# Dayan MF8 Stickerless!



## Wassili (Apr 13, 2013)

*Dayan MF8 4x4 Stickerless!*

Just saw this video in my subscription box from 51morefun. It turned out to be the Dayan + MF8, stickerless. Although the cube is not that good, it's pretty cool that they finally released a "big" cube in stickerless. I wish ShengShou made stickerless products, I mean imagine how awesome a stickerless 7x7 would look! Anyway here is the video:


----------



## Coolster01 (Apr 13, 2013)

V cube 7 dazzler is *almost* stickerless. The very center (not all centers, just the center that is in the middle) and the corners are not stickerless.


----------



## Wassili (Apr 13, 2013)

Oh right! I forgot about that cube


----------



## Kattenvriendin (Apr 13, 2013)

The poor slicing... but it looks quite cool!!


----------



## rubixwiz031 (Apr 13, 2013)

This has been available on HKNowStore for a while now.


----------



## HEART (Apr 14, 2013)

Coolster01 said:


> V cube 7 dazzler is *almost* stickerless. The very center (not all centers, just the center that is in the middle) and the corners are not stickerless.

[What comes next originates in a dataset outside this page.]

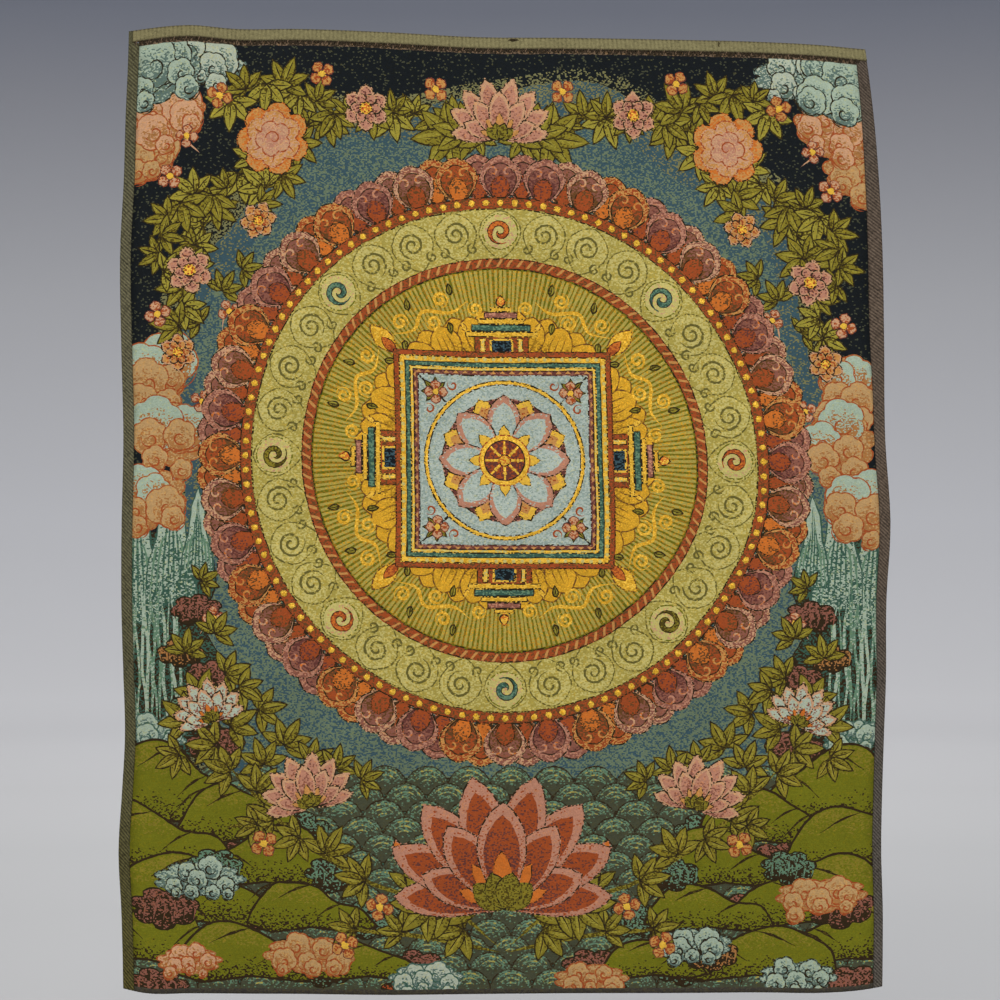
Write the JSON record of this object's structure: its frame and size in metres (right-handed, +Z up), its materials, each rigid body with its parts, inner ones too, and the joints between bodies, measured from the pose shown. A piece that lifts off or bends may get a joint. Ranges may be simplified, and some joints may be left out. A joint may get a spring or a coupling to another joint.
{
  "type": "woven thangka wall hanging",
  "caption": "Rectangular woven brocade picture hanging with a ribbed heading along its top edge and narrow twill bands down its sides, hung by the top edge.",
  "frame": {"origin": "middle of the hanging's top edge, where whatever holds it up takes it", "axes": "+Z up along the cloth's height, +X along its width, the picture faces -Y"},
  "size_m": [0.4795, 0.013, 0.6029],
  "materials": {
    "brocade": "silk-like jacquard brocade with some metallic thread, low sheen",
    "ribbed_heading": "fine vertical ribs, matt cream and olive tan",
    "left_twill": "diagonal twill, matt olive brown",
    "right_twill": "diagonal twill, matt mauve brown"
  },
  "bodies": {
    "root": {"picture_panel": "brocade", "top_heading": "ribbed_heading", "left_border": "left_twill", "right_border": "right_twill"}
  },
  "joints": []
}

Actually they ARE stickerless. They are just colorless.

Seeing some pretty bad reviews of this cube, I hope someone can figure out how to tension this one to make it work in the video, everyone else's looks really loose and flimsy.


----------



## RayLam (Apr 14, 2013)

关注价格。。。→_→i care about the price


----------



## ~Adam~ (Apr 14, 2013)

HEART said:


> I hope someone can figure out how to tension this one to make it work in the video, everyone else's looks really loose and flimsy.



I literally spent hours trying to tension mine to no avail.


----------



## Ross The Boss (Apr 14, 2013)

the pink 7x7 in the related videos was pretty cool.


----------